Aaron Sorkin is my favorite writer. In any medium. Books, TV, Movies, Comics, Video Games; if Sorkin wrote the phone book I would read it obsessively. I just got done binge-watching the final, criminally short run of The Newsroom, and he turned what could have been a write-off, six-episode pity season into a brilliant loop that turns the series into a giant novel.
Speaking of big books, Walter Isaacson’s biography of Steve Jobs is the basis for this adaptation of Oscar-winning director Danny Boyle’s look at Steve Jobs. If you don’t know who Steve Jobs is, after someone hits you with a tack hammer, you can point to about ten items in the room in which you’re reading this that he had a hand in creating. He was one of the truly great minds of our time, and I cannot wait to see what Sorkin does with his life’s story when Steve Jobs releases in October.

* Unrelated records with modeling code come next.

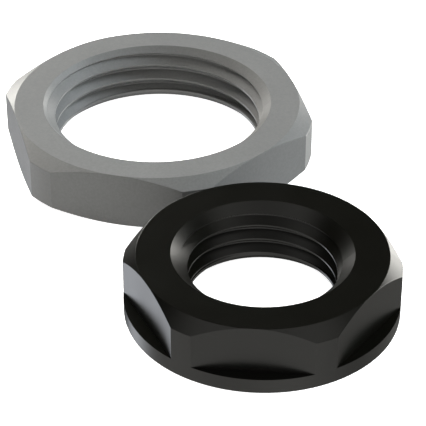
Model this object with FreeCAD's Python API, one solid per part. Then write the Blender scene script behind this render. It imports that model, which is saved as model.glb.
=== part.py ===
import FreeCAD, Part
import math
import os

# Two loose cable-gland locknuts of moulded polyamide, lying side by side on their seating faces.
# The plain locknut is a flat hexagon nut with a Pg 11 thread. The collar locknut has a round
# collar under its hexagon and a Pg 7 thread. Both threads are right-handed, with the 80 degree
# angle of the Pg series. All sizes are in millimetres, +Z is up along both thread axes, and
# the origin is the middle of the pair's outline, on the surface that the pair lies on.

# Plain locknut
PLAIN_ACROSS_FLATS = 24.0
PLAIN_CORNER_D = 26.4        # the hexagon's corners are turned down to this diameter
PLAIN_HEIGHT = 4.7
PLAIN_BEVEL_D = 24.0         # where the flat face ends and the bevel of the corners starts
PLAIN_BEVEL_ANGLE = 29.0     # bevel from the horizontal
PLAIN_MAJOR_D = 18.6
PLAIN_MINOR_D = 17.26
PLAIN_PITCH = 25.4 / 18
PLAIN_RIM_D = 19.2           # mouth of the countersink on the upper face
PLAIN_LOW_SINK = 0.5         # depth of the countersink on the seating face
PLAIN_GROOVE_Z = 1.13        # height of a groove's middle on the +Y side of the bore
PLAIN_TURN = 14.5            # one flat faces this far clockwise from -Y, seen from above

# Collar locknut
COLLAR_ACROSS_FLATS = 19.0
COLLAR_D = 21.0              # collar, and the turned corners of the hexagon above it
COLLAR_HEIGHT = 5.0
COLLAR_THICKNESS = 1.2
COLLAR_BEVEL_D = 19.0
COLLAR_BEVEL_ANGLE = 45.0
COLLAR_MAJOR_D = 12.5
COLLAR_MINOR_D = 11.28
COLLAR_PITCH = 25.4 / 20
COLLAR_RIM_D = 13.8
COLLAR_LOW_SINK = 0.7
COLLAR_GROOVE_Z = 1.59
COLLAR_TURN = 5.0

# Threads
FLANK_ANGLE = 40.0           # half of the 80 degree thread angle, from the groove's mid-plane
LAND_HEIGHT = 0.25           # plain ring of bore between the lower countersink and the thread
GROOVE_OVERLAP = 0.04        # the groove's flanks run this far past the crests into the bore
GROOVE_TAIL = 0.4            # and its section ends this far inside the crests

# Edges
EDGE_RADIUS = 0.05           # softened moulded edges, all but those of the bore and of the collar's ledges

UP = FreeCAD.Vector(0, 0, 1)
CENTRE = FreeCAD.Vector(0, 0, 0)

# Layout: where each thread axis stands
PLAIN_PLACE = FreeCAD.Vector(-3.0, 10.0, 0)
COLLAR_PLACE = FreeCAD.Vector(5.5, -12.5, 0)


def slope(degrees):
    return math.tan(math.radians(degrees))


def turned(outline):
    """Solid of revolution about Z from an outline of (radius, height) points."""
    points = [FreeCAD.Vector(r, 0, z) for r, z in outline]
    face = Part.Face(Part.makePolygon(points + points[:1]))
    return face.revolve(CENTRE, UP, 360)


def around(shape, degrees):
    """A copy of shape turned about Z."""
    return shape.rotated(CENTRE, UP, degrees)


def plain_blank():
    """Bored round blank with both outer edges bevelled, without flats and without thread."""
    outer = PLAIN_CORNER_D / 2
    face = PLAIN_BEVEL_D / 2
    drop = (outer - face) * slope(PLAIN_BEVEL_ANGLE)
    minor = PLAIN_MINOR_D / 2
    rim = PLAIN_RIM_D / 2
    top = PLAIN_HEIGHT
    land = PLAIN_LOW_SINK + LAND_HEIGHT
    return turned([
        (minor + PLAIN_LOW_SINK, 0), (face, 0), (outer, drop), (outer, top - drop), (face, top),
        (rim, top), (minor, top - (rim - minor)), (minor, land), (minor, PLAIN_LOW_SINK),
    ])


def collar_blank():
    """Bored round blank with its upper outer edge bevelled, without flats and without thread."""
    outer = COLLAR_D / 2
    face = COLLAR_BEVEL_D / 2
    drop = (outer - face) * slope(COLLAR_BEVEL_ANGLE)
    minor = COLLAR_MINOR_D / 2
    rim = COLLAR_RIM_D / 2
    top = COLLAR_HEIGHT
    land = COLLAR_LOW_SINK + LAND_HEIGHT
    return turned([
        (minor + COLLAR_LOW_SINK, 0), (outer, 0), (outer, top - drop), (face, top),
        (rim, top), (minor, top - (rim - minor)), (minor, land), (minor, COLLAR_LOW_SINK),
    ])


def full_flat_cutter():
    """Block outside one flat of the plain hexagon, over the whole height."""
    near = PLAIN_ACROSS_FLATS / 2
    side = PLAIN_CORNER_D
    corner = FreeCAD.Vector(near, -side / 2, -1)
    return Part.makeBox(side, side, PLAIN_HEIGHT + 2, corner)


def short_flat_cutter():
    """Block outside one flat of the collar nut, from the collar's upper face up."""
    near = COLLAR_ACROSS_FLATS / 2
    side = COLLAR_D
    corner = FreeCAD.Vector(near, -side / 2, COLLAR_THICKNESS)
    return Part.makeBox(side, side, COLLAR_HEIGHT, corner)


def with_flats(blank, cutter, turn):
    """The blank with six flats cut, one of them facing `turn` degrees clockwise from -Y."""
    first = -90 - turn
    return blank.cut([around(cutter, first + 60 * side) for side in range(6)])


def distance_out(edge):
    """The smallest distance of an edge from the thread axis."""
    return min(math.hypot(point.x, point.y) for point in edge.discretize(7))


def lies_at(edge, height):
    """Whether the whole edge is at one height."""
    return all(abs(point.z - height) < 0.0001 for point in edge.discretize(7))


def softened(blank, rim_d, sharp=None):
    """The blank with the edges outside the bore's countersinks slightly rounded.

    Edges at the height `sharp` are left as they are.
    """
    nut = blank.Solids[0]
    edges = [edge for edge in nut.Edges if distance_out(edge) > rim_d / 2 + EDGE_RADIUS]
    if sharp is not None:
        edges = [edge for edge in edges if not lies_at(edge, sharp)]
    return nut.makeFillet(EDGE_RADIUS, edges)


def cut_thread(nut, minor_d, major_d, pitch, middle_z, low, high):
    """The nut with a right-handed helical groove cut in its bore between two heights.

    The groove is cut one whole turn at a time. middle_z is the height of the groove's middle on
    the bore's +Y side.
    """
    minor = minor_d / 2
    major = major_d / 2
    depth = major - minor
    peak = pitch / (2 * slope(FLANK_ANGLE))
    root_half = (peak - depth) / 2 * slope(FLANK_ANGLE)
    mouth_half = root_half + (depth + GROOVE_OVERLAP) * slope(FLANK_ANGLE)
    half = [(minor - GROOVE_TAIL, mouth_half), (minor - GROOVE_OVERLAP, mouth_half), (major, root_half)]
    section = [FreeCAD.Vector(r, 0, z) for r, z in half + [(r, -z) for r, z in reversed(half)]]
    helix = Part.Wire(Part.makeHelix(pitch, pitch, minor).Edges)
    one_turn = helix.makePipeShell([Part.makePolygon(section + section[:1])], True, True)
    stretch = Part.makeCylinder(major + 1, high - low, UP * low)
    first = math.floor((low - middle_z) / pitch) - 1
    last = math.ceil((high - middle_z) / pitch)
    for turn in range(first, last + 1):
        raised = one_turn.translated(UP * (middle_z + turn * pitch))
        nut = nut.cut(around(raised, 90).common(stretch))
    return nut


def plain_locknut():
    blank = with_flats(plain_blank(), full_flat_cutter(), PLAIN_TURN)
    blank = softened(blank, PLAIN_RIM_D)
    return cut_thread(blank, PLAIN_MINOR_D, PLAIN_MAJOR_D, PLAIN_PITCH, PLAIN_GROOVE_Z,
                      PLAIN_LOW_SINK + LAND_HEIGHT, PLAIN_HEIGHT + 1)


def collar_locknut():
    blank = with_flats(collar_blank(), short_flat_cutter(), COLLAR_TURN)
    blank = softened(blank, COLLAR_RIM_D, sharp=COLLAR_THICKNESS)
    return cut_thread(blank, COLLAR_MINOR_D, COLLAR_MAJOR_D, COLLAR_PITCH, COLLAR_GROOVE_Z,
                      COLLAR_LOW_SINK + LAND_HEIGHT, COLLAR_HEIGHT + 1)


def main():
    os.makedirs("parts", exist_ok=True)
    nuts = {
        "plain_locknut": plain_locknut().translated(PLAIN_PLACE),
        "collar_locknut": collar_locknut().translated(COLLAR_PLACE),
    }
    for name, nut in nuts.items():
        nut.exportStep("parts/" + name + ".step")
        print(name, "valid", nut.isValid(), "solids", len(nut.Solids), "volume", round(nut.Volume, 1))
    first, second = nuts.values()
    print("gap between the nuts", round(first.distToShape(second)[0], 3))


main()
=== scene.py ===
import math

import bpy
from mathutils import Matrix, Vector


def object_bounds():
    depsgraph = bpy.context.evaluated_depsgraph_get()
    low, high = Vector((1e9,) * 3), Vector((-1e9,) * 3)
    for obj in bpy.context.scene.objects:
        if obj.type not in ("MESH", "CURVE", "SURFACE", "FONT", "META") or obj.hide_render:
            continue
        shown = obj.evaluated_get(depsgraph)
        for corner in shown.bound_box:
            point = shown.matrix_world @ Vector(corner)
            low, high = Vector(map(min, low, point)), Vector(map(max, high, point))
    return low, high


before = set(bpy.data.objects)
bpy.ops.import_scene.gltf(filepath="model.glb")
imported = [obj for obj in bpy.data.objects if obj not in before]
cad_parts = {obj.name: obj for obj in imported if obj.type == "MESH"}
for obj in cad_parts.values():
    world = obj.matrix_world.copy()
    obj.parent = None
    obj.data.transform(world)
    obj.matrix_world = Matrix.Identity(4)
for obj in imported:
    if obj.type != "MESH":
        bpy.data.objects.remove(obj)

MM = 0.001
CAD_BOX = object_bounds()

# Camera: the point that it looks at, its distance and angles in degrees from there, and its lens
LOOK_AT = Vector((1.74, 0.05, 0.0)) * MM
CAMERA_DISTANCE = 156.7 * MM
CAMERA_ELEVATION = 34.0
CAMERA_AZIMUTH = 0.2
LENS = 162.6
SENSOR = 36.0

# Studio: the floor is a light table, so that shadows don't show on it
FLOOR_SIZE = 6.0
FLOOR_ALBEDO = 0.64
FLOOR_GLOW = 0.95
TOP_LIGHT_PLACE = Vector((0.0, 0.0, 0.68))
TOP_LIGHT_SIZE = 0.60
TOP_LIGHT_POWER = 2.2
TOP_LIGHT_COLOUR = (1.0, 0.98, 0.93)
KEY_LIGHT_PLACE = Vector((-0.34, 0.38, 0.40))
KEY_LIGHT_SIZE = 0.44
KEY_LIGHT_POWER = 10.0
KEY_LIGHT_COLOUR = (1.0, 0.965, 0.92)
FILL_LIGHT_PLACE = Vector((0.56, 0.16, 0.34))
FILL_LIGHT_SIZE = 0.40
FILL_LIGHT_POWER = 12.0
FILL_LIGHT_COLOUR = (0.88, 0.95, 1.0)
SKY_LIGHT = 0.02
WARM = (1.0, 0.985, 0.935, 1.0)
COOL = (0.90, 0.935, 1.0, 1.0)

# Bright panels far off in the dark studio. Each has its direction, light and colour, the cosines
# of the angles from that direction at which it starts and reaches full light, and the upward
# parts of the directions between which it fades out.
PANELS = (
    (Vector((0.76, 0.64, 0.0)), 6.3, WARM, 0.84, 0.92, 0.10, 0.28),
    (Vector((-0.40, 0.88, 0.24)), 12.0, WARM, 0.975, 0.992, 0.36, 0.46),
    (Vector((0.0, -0.62, 0.78)), 0.9, WARM, 0.45, 0.80, 0.80, 0.90),
    (Vector((-0.70, 0.50, -0.48)), 2.6, COOL, 0.94, 0.99, -0.2, 0.0),
    (Vector((-0.41, -0.81, -0.42)), 1.0, WARM, 0.0, 0.75, 0.0, 0.1),
    (Vector((0.85, -0.31, -0.42)), 0.43, WARM, 0.2, 0.9, 0.0, 0.1),
)

# Polyamide: noise scales per metre, how much each pattern does, and the shades of both nuts
CLOUDS_SCALE = 260.0
SPECKS_SCALE = 5200.0
GRAIN_SCALE = 9000.0
WAVES_SCALE = 700.0
CLOUDS_SHARE = 0.3            # of the step from the dark to the light shade
SPECKS_SHARE = 0.7
GLOSS_VARIATION = 0.03
GRAIN_STRENGTH = 0.35
WAVES_STRENGTH = 0.05
WAVES_TO_GRAIN_DEPTH = 4
GREY_DARK = (0.073, 0.074, 0.073, 1.0)
GREY_LIGHT = (0.089, 0.090, 0.089, 1.0)
BLACK_DARK = (0.0010, 0.0010, 0.0006, 1.0)
BLACK_LIGHT = (0.0013, 0.0013, 0.0009, 1.0)


def white(value):
    """A neutral colour."""
    return (value, value, value, 1.0)


class Tree:
    """A node tree being built. Inputs that are sockets get linked, the others are set."""

    def __init__(self, owner):
        owner.use_nodes = True
        self.nodes = owner.node_tree.nodes
        self.links = owner.node_tree.links
        self.nodes.clear()

    def add(self, kind, inputs=None, **settings):
        node = self.nodes.new(kind)
        for name, value in settings.items():
            setattr(node, name, value)
        for name, value in (inputs or {}).items():
            if isinstance(value, bpy.types.NodeSocket):
                self.links.new(value, node.inputs[name])
            else:
                node.inputs[name].default_value = value
        return node


def noise(tree, where, scale, detail, roughness=0.5):
    """A noise pattern whose blobs are about 1/scale metres across."""
    inputs = {"Vector": where, "Scale": scale, "Detail": detail, "Roughness": roughness}
    return tree.add("ShaderNodeTexNoise", inputs).outputs["Fac"]


def spread(tree, value, low, high, start=0.35, end=0.65):
    """The value mapped from the range start to end onto low to high, and clamped to those."""
    inputs = {"Value": value, "From Min": start, "From Max": end, "To Min": low, "To Max": high}
    return tree.add("ShaderNodeMapRange", inputs).outputs["Result"]


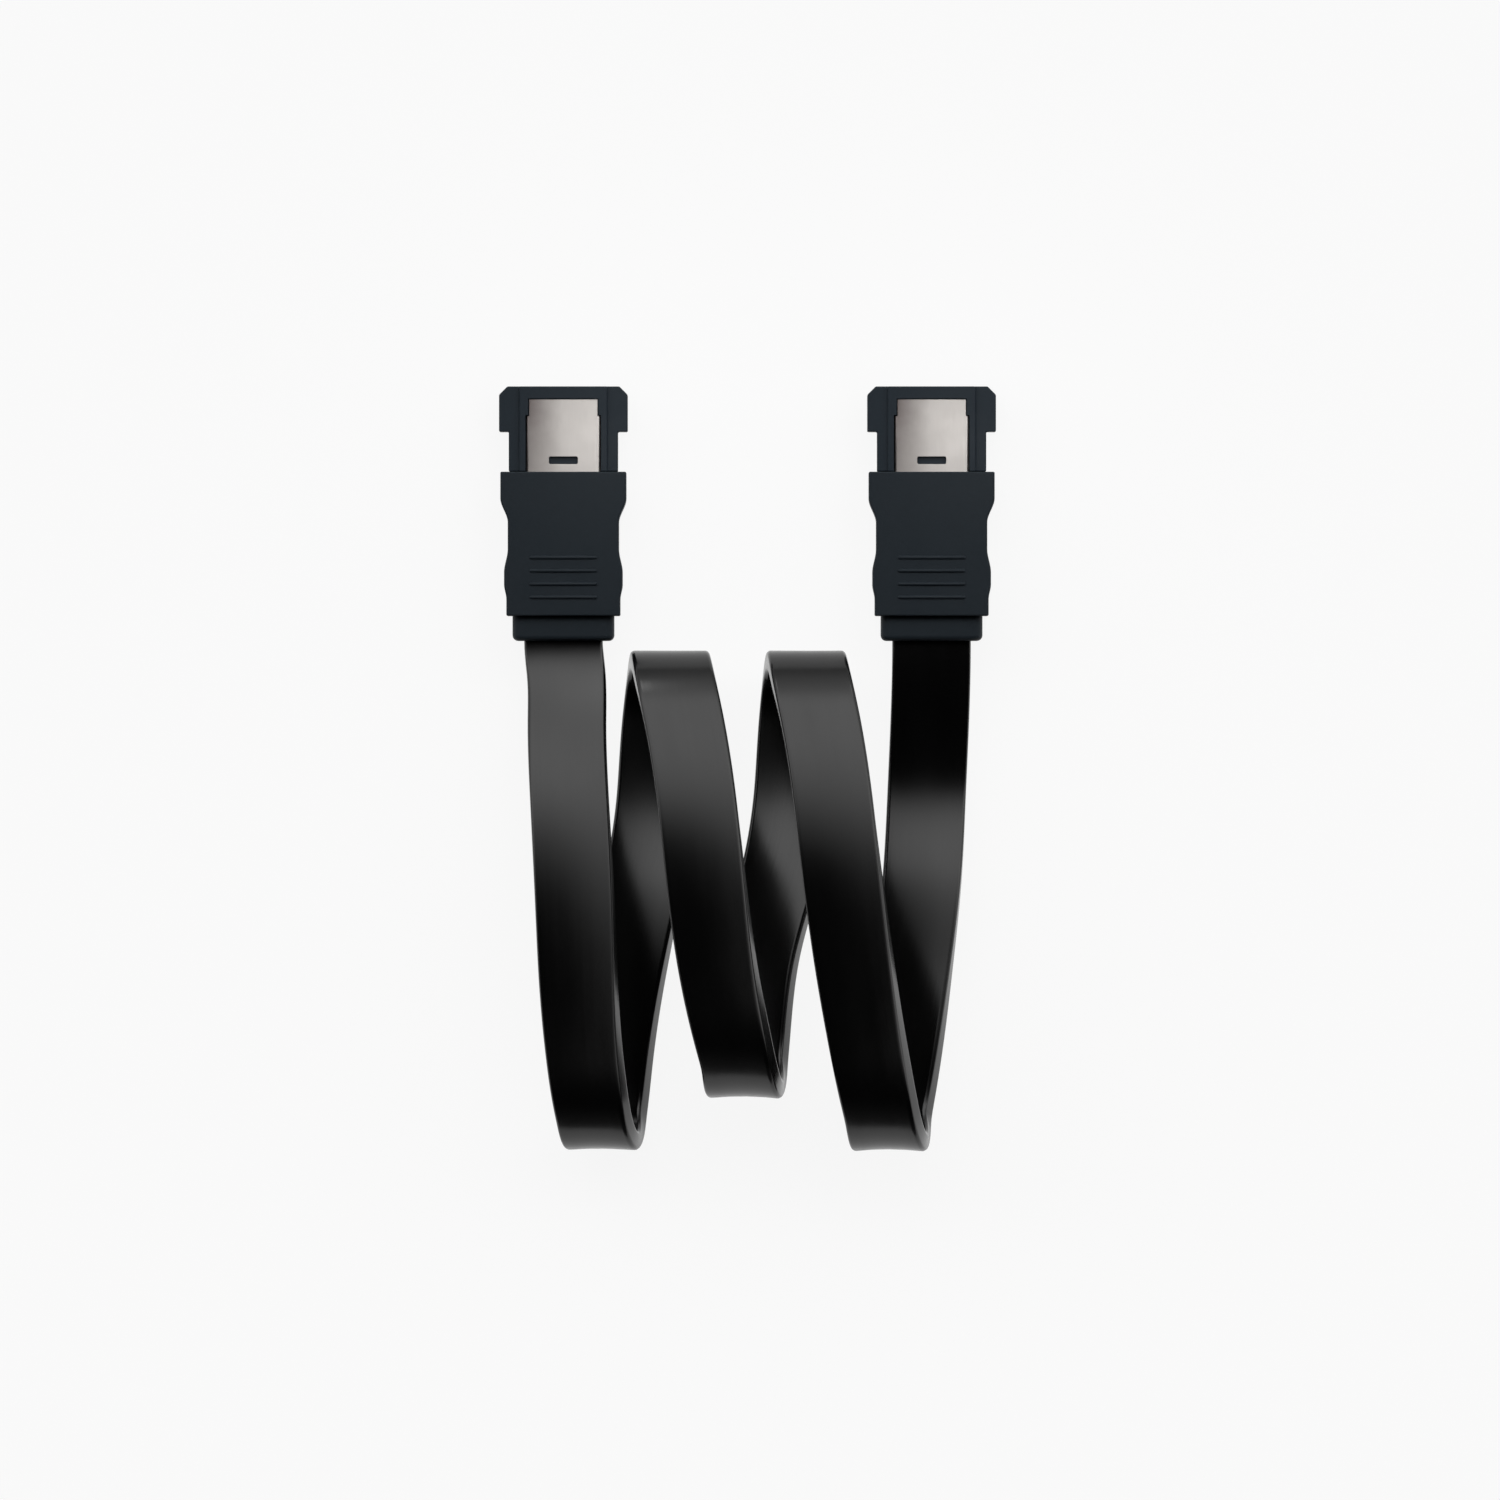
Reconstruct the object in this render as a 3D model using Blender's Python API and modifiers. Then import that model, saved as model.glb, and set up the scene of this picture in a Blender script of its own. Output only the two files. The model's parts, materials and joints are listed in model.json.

OK, this looks genuinely fantastic. I only hope the film focuses on what drove him as much as it does his demons. And yes, I understand that those two things are often one and the same. I have a lot of admiration for Jobs, and while people don’t come any larger than life, I hope the movie presents him as a multifaceted human being instead of just going for the jugular. Great pedigree with Sorkin and Boyle though. If they ever commercially release a recording of the stage production of Frankenstein that Boyle directed in England some years back, with Benedict Cumberbatch in it, pounce, because it was one of the most spectacular, nuanced things I’ve ever had the pleasure to watch.